**PROBLEM**: Reproduce the data exactly.

++++

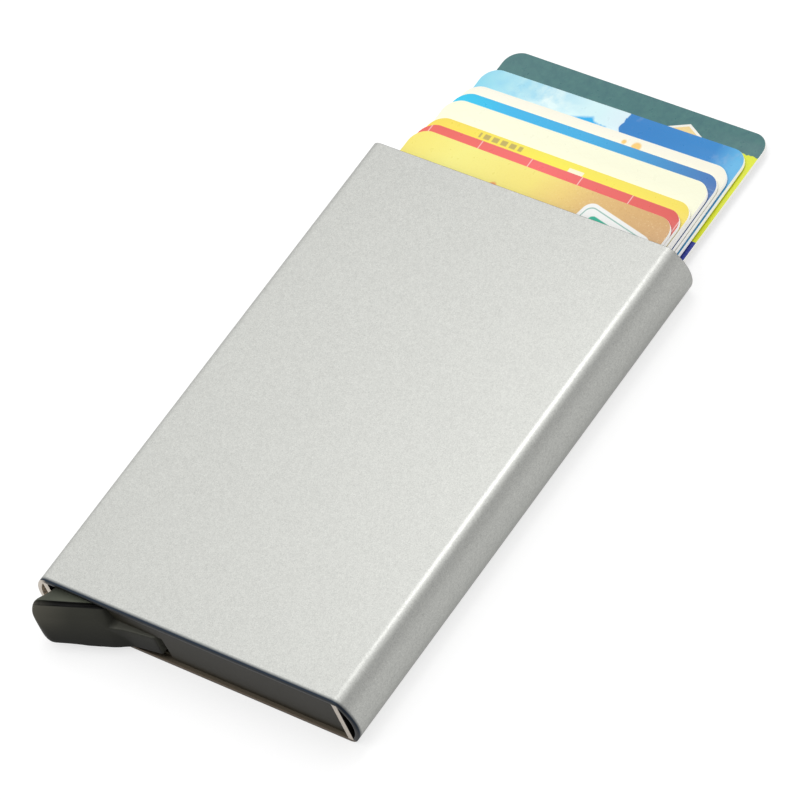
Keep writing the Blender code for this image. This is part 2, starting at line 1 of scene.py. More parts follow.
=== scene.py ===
"""A pop-up card holder with eight payment cards fanned out of its mouth.

Metres, +Z up, +Y out of the mouth, with the thumb lever at the near left corner.
Each section makes one piece of the holder, in the order in which it is put together.
The last sections set the table, the studio, the lamp and the camera.
"""

import json
import math

import bmesh
import bpy
from mathutils import Euler, Matrix, Vector


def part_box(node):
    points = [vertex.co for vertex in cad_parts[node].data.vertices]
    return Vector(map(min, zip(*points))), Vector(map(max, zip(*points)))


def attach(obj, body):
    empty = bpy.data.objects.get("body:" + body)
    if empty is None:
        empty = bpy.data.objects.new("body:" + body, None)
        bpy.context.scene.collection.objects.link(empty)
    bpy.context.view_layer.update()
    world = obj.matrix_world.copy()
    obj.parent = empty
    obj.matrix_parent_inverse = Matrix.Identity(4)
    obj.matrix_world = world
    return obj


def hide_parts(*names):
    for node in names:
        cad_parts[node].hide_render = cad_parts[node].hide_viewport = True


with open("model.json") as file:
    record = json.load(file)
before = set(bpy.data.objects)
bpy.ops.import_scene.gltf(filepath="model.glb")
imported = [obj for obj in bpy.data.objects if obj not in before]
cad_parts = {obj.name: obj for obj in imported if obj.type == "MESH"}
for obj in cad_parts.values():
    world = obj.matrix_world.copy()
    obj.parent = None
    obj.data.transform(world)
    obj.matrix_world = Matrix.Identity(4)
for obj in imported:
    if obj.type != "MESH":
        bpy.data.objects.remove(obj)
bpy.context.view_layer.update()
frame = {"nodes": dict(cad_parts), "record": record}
MM = 0.001


# The sleeve is one aluminium extrusion, sawn to length. A flat slot takes the cards, and
# each bulged flank is hollow. It is blasted with fine beads and anodised clear, and its
# cut edges are lightly rounded.
class Link:
    """A node's output that can be used in sums, such as 1 - mask."""

    def __init__(self, graph, socket):
        self.graph = graph
        self.socket = socket

    def __add__(self, other):
        return self.graph.calculate("ADD", self, other)

    def __sub__(self, other):
        return self.graph.calculate("SUBTRACT", self, other)

    def __rsub__(self, other):
        return self.graph.calculate("SUBTRACT", other, self)

    def __mul__(self, other):
        return self.graph.calculate("MULTIPLY", self, other)

    __radd__ = __add__


class Graph:
    """A node tree, with one method that adds any node."""

    def __init__(self, tree):
        self.tree = tree

    def node(self, kind, inputs=None, output=0, stops=None, **settings):
        """Add a node with its settings, colour stops and inputs, and give one output."""
        made = self.tree.nodes.new(kind)
        for name, value in settings.items():
            setattr(made, name, value)
        if stops:
            ramp = made.color_ramp
            while len(ramp.elements) < len(stops):
                ramp.elements.new(1.0)
            for element, (position, light) in zip(ramp.elements, stops):
                element.position = position
                element.color = (*light, 1.0)
        for key, value in (inputs or {}).items():
            self.feed(made, key, value)
        return Link(self, made.outputs[output])

    def feed(self, made, key, value):
        """Link or set an input, found by its number, identifier or name."""
        sockets = list(made.inputs)
        if isinstance(key, int):
            socket = sockets[key]
        else:
            socket = next(s for s in sockets if key in (s.identifier, s.name))
        if isinstance(value, Link):
            self.tree.links.new(value.socket, socket)
        else:
            socket.default_value = value

    def calculate(self, operation, first, second=0.0):
        return self.node("ShaderNodeMath", {0: first, 1: second}, operation=operation)

    def axes(self, place):
        """A point's x, y and z."""
        split = self.node("ShaderNodeSeparateXYZ", {0: place})
        return [Link(self, output) for output in split.socket.node.outputs]


class Finish(Graph):
    """A material with one Principled shader, painted in the part's own millimetres."""

    def __init__(self, name, **surface):
        self.material = bpy.data.materials.new(name)
        self.material.use_nodes = True
        super().__init__(self.material.node_tree)
        self.shader = self.tree.nodes["Principled BSDF"]
        for key, value in surface.items():
            self.set(key.replace("_", " "), value)

    def set(self, key, value):
        self.feed(self.shader, key, value)

    def place(self):
        """The point on the part, in millimetres."""
        point = self.node("ShaderNodeTexCoord", output="Object")
        return self.node("ShaderNodeVectorMath", {0: point, "Scale": 1 / MM}, operation="SCALE")

    def noise(self, place, size, detail=2.0, roughness=0.5, seed=0.0):
        """Noise from 0 to 1, with spots about this many millimetres across."""
        inputs = {"Vector": place, "W": seed, "Scale": 1 / size}
        inputs.update({"Detail": detail, "Roughness": roughness})
        return self.node("ShaderNodeTexNoise", inputs, noise_dimensions="4D")

    def blend(self, factor, first, second):
        """The first colour where the factor is 0, the second where it is 1."""
        inputs = {"Factor_Float": factor, "A_Color": first, "B_Color": second}
        return self.node("ShaderNodeMix", inputs, output=2, data_type="RGBA")

    def between(self, value, low, high, start=0.0, end=1.0):
        """The value's place from low to high, held within start and end."""
        span = {"Value": value, "From Min": low, "From Max": high, "To Min": start, "To Max": end}
        return self.node("ShaderNodeMapRange", span)

    def under(self, value, limit, soft=0.03):
        """1 where the value is below the limit, 0 above it."""
        return self.between(value, limit - soft, limit + soft, 1.0, 0.0)

    def bump(self, height, depth):
        """Push the surface in and out by a height from 0 to 1, up to this many millimetres."""
        inputs = {"Height": height, "Distance": depth * MM, "Strength": 1.0}
        self.set("Normal", self.node("ShaderNodeBump", inputs))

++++

**WRITTEN RESPONSE**:
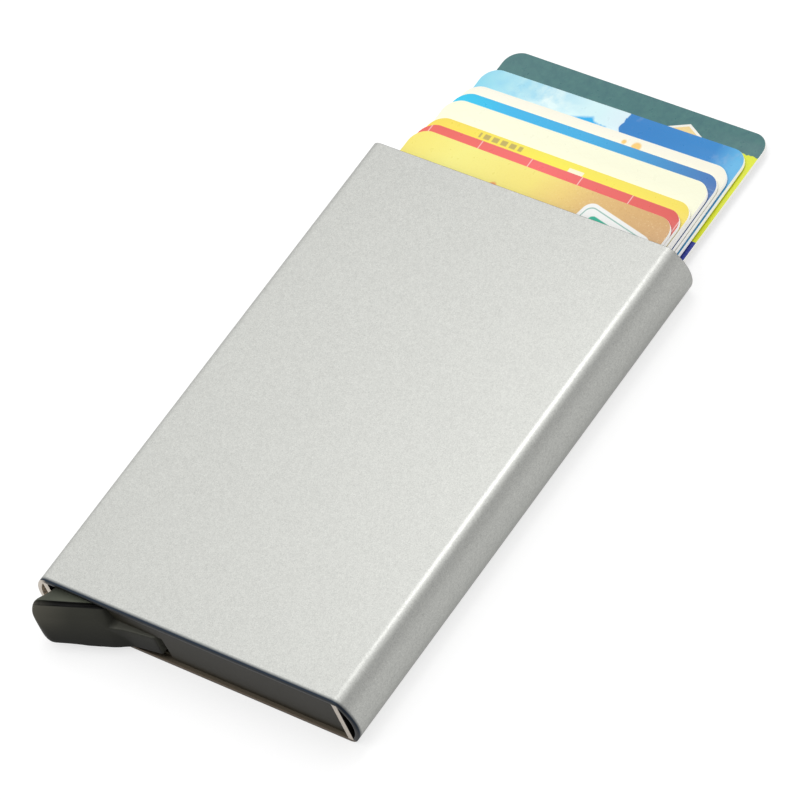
Keep writing the Blender code for this image. This is part 2, starting at line 1 of scene.py. More parts follow.
=== scene.py ===
"""A pop-up card holder with eight payment cards fanned out of its mouth.

Metres, +Z up, +Y out of the mouth, with the thumb lever at the near left corner.
Each section makes one piece of the holder, in the order in which it is put together.
The last sections set the table, the studio, the lamp and the camera.
"""

import json
import math

import bmesh
import bpy
from mathutils import Euler, Matrix, Vector


def part_box(node):
    points = [vertex.co for vertex in cad_parts[node].data.vertices]
    return Vector(map(min, zip(*points))), Vector(map(max, zip(*points)))


def attach(obj, body):
    empty = bpy.data.objects.get("body:" + body)
    if empty is None:
        empty = bpy.data.objects.new("body:" + body, None)
        bpy.context.scene.collection.objects.link(empty)
    bpy.context.view_layer.update()
    world = obj.matrix_world.copy()
    obj.parent = empty
    obj.matrix_parent_inverse = Matrix.Identity(4)
    obj.matrix_world = world
    return obj


def hide_parts(*names):
    for node in names:
        cad_parts[node].hide_render = cad_parts[node].hide_viewport = True


with open("model.json") as file:
    record = json.load(file)
before = set(bpy.data.objects)
bpy.ops.import_scene.gltf(filepath="model.glb")
imported = [obj for obj in bpy.data.objects if obj not in before]
cad_parts = {obj.name: obj for obj in imported if obj.type == "MESH"}
for obj in cad_parts.values():
    world = obj.matrix_world.copy()
    obj.parent = None
    obj.data.transform(world)
    obj.matrix_world = Matrix.Identity(4)
for obj in imported:
    if obj.type != "MESH":
        bpy.data.objects.remove(obj)
bpy.context.view_layer.update()
frame = {"nodes": dict(cad_parts), "record": record}
MM = 0.001


# The sleeve is one aluminium extrusion, sawn to length. A flat slot takes the cards, and
# each bulged flank is hollow. It is blasted with fine beads and anodised clear, and its
# cut edges are lightly rounded.
class Link:
    """A node's output that can be used in sums, such as 1 - mask."""

    def __init__(self, graph, socket):
        self.graph = graph
        self.socket = socket

    def __add__(self, other):
        return self.graph.calculate("ADD", self, other)

    def __sub__(self, other):
        return self.graph.calculate("SUBTRACT", self, other)

    def __rsub__(self, other):
        return self.graph.calculate("SUBTRACT", other, self)

    def __mul__(self, other):
        return self.graph.calculate("MULTIPLY", self, other)

    __radd__ = __add__


class Graph:
    """A node tree, with one method that adds any node."""

    def __init__(self, tree):
        self.tree = tree

    def node(self, kind, inputs=None, output=0, stops=None, **settings):
        """Add a node with its settings, colour stops and inputs, and give one output."""
        made = self.tree.nodes.new(kind)
        for name, value in settings.items():
            setattr(made, name, value)
        if stops:
            ramp = made.color_ramp
            while len(ramp.elements) < len(stops):
                ramp.elements.new(1.0)
            for element, (position, light) in zip(ramp.elements, stops):
                element.position = position
                element.color = (*light, 1.0)
        for key, value in (inputs or {}).items():
            self.feed(made, key, value)
        return Link(self, made.outputs[output])

    def feed(self, made, key, value):
        """Link or set an input, found by its number, identifier or name."""
        sockets = list(made.inputs)
        if isinstance(key, int):
            socket = sockets[key]
        else:
            socket = next(s for s in sockets if key in (s.identifier, s.name))
        if isinstance(value, Link):
            self.tree.links.new(value.socket, socket)
        else:
            socket.default_value = value

    def calculate(self, operation, first, second=0.0):
        return self.node("ShaderNodeMath", {0: first, 1: second}, operation=operation)

    def axes(self, place):
        """A point's x, y and z."""
        split = self.node("ShaderNodeSeparateXYZ", {0: place})
        return [Link(self, output) for output in split.socket.node.outputs]


class Finish(Graph):
    """A material with one Principled shader, painted in the part's own millimetres."""

    def __init__(self, name, **surface):
        self.material = bpy.data.materials.new(name)
        self.material.use_nodes = True
        super().__init__(self.material.node_tree)
        self.shader = self.tree.nodes["Principled BSDF"]
        for key, value in surface.items():
            self.set(key.replace("_", " "), value)

    def set(self, key, value):
        self.feed(self.shader, key, value)

    def place(self):
        """The point on the part, in millimetres."""
        point = self.node("ShaderNodeTexCoord", output="Object")
        return self.node("ShaderNodeVectorMath", {0: point, "Scale": 1 / MM}, operation="SCALE")

    def noise(self, place, size, detail=2.0, roughness=0.5, seed=0.0):
        """Noise from 0 to 1, with spots about this many millimetres across."""
        inputs = {"Vector": place, "W": seed, "Scale": 1 / size}
        inputs.update({"Detail": detail, "Roughness": roughness})
        return self.node("ShaderNodeTexNoise", inputs, noise_dimensions="4D")

    def blend(self, factor, first, second):
        """The first colour where the factor is 0, the second where it is 1."""
        inputs = {"Factor_Float": factor, "A_Color": first, "B_Color": second}
        return self.node("ShaderNodeMix", inputs, output=2, data_type="RGBA")

    def between(self, value, low, high, start=0.0, end=1.0):
        """The value's place from low to high, held within start and end."""
        span = {"Value": value, "From Min": low, "From Max": high, "To Min": start, "To Max": end}
        return self.node("ShaderNodeMapRange", span)

    def under(self, value, limit, soft=0.03):
        """1 where the value is below the limit, 0 above it."""
        return self.between(value, limit - soft, limit + soft, 1.0, 0.0)

    def bump(self, height, depth):
        """Push the surface in and out by a height from 0 to 1, up to this many millimetres."""
        inputs = {"Height": height, "Distance": depth * MM, "Strength": 1.0}
        self.set("Normal", self.node("ShaderNodeBump", inputs))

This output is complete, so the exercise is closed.